Monday, March 20, 2006

The Bus Eireann Shuffle

I spent the better part of the day on a variety of busses,and have finally landed here in Waterford with M and her man, the Artist. The house is a good sort, full of books and his art and his dead Swedish wife's Swedish things. In fact, the house feels more Swedish than Irish for reasons I'm unsure of except a few of the rooms are bright blue and yellow. You can tell life was lived well here for their family before she died several years ago and before the Artist himself got sick with MSA, which has left him weak and with muscles that do not always cooperate as he'd like for them too.

Waterford I'm unsure of. At the moment, it looks a bit too much like Cork City for my liking, but I saw very little of it this evening. M picked me up and we went to pick up her man at the osteopath, who is about to turn 40 and to celebrate is going to Malaysia. This seems a bit like celebrating a major event with an eyelid-ectomy to me, but I am not _that_ adventurous. Steven the Osteopath, however, looks like a man who does yoga in his sleep and who will return from Malaysia fully relaxed and epiphinized. After that we went to Tesco to do some grocery shopping (brown bread, Kerry Gold butter, Dubliner Cheese, and Guinness for me, slightly more healthy things for M and Himself.) And now here. Tomorrow is an unknown. If it is sunny, a walking tour of Waterford. If it is raining, I have no idea.

Saturday and Sunday with the O'Mahony and Mohan cousins was good. Saturday night we watched Ireland beat England in rugby and win the Triple Crown. (I know nothing about rugby but was told anytime the Irish beat the English at anything it is cause for jubilation.) John and his young son were both so into the match that they were dancing around the TV, screaming at it, and a few times when it got too unnerving, John had to go into the other room to talk to Ginger the Cat in order to calm himself down!

Sunday I got to visit with the other cousins who live at the Homeplace. They have a cozy farmhouse, and the kids entertained me. I left full of tea and Guinness and good stories. One thing I learned that I did not know is that there are World Plowing Championships. Did you know this? Gerry the Cousin goes to them. He says they'd be no use to Americans who can plow however they like because our hot sun will burn off the green bits, but it in Ireland if you don't turn a row correctly the vegetation will grow and then no more row.

His wife and two oldest children are going to be in Chicago in April. It would be fun to see them on American soil, so I hope to make the trip up there. His wife is convinced that I must come back in September to go to the matchmaking festival in Lisdoonvarna, though the other set of cousins warned me off of it later.

On the bus today leaving Galway, I listened to the Saw Doctors sing about the West of Ireland and realized once again, that it is my favorite part of this country. As the bus moved out of County Galway and into County Clare and then further in toward Tipperary, the stone fences and rocky landscape became less and less frequent. It's all gorgeous, but there is something in Connemara's harsh landscape that speaks home to me in ways the rest of the country don't.
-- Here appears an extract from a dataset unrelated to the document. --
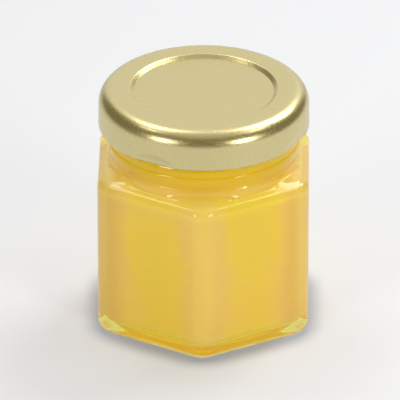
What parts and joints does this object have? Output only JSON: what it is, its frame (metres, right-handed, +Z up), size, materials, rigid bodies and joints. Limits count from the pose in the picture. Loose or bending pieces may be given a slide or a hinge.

Also, I felt a bit hypocritical that I was enjoying watching the lambs frolic and just twelve hours before had been enjoying a lamb dinner. It's not right. I won't ever eat lamb at home, but when I'm here and it is served up, I don't feel like I should refuse. And sadly, it is delicious.

So the six hours on the bus was not so bad. I listened to my iPod shuffle thru various Irish songs and watched the movie of Ireland's landscape unfold to the soundtrack of my own making. (I'm beginning to 'get' the iPod business.)

That's what I know today.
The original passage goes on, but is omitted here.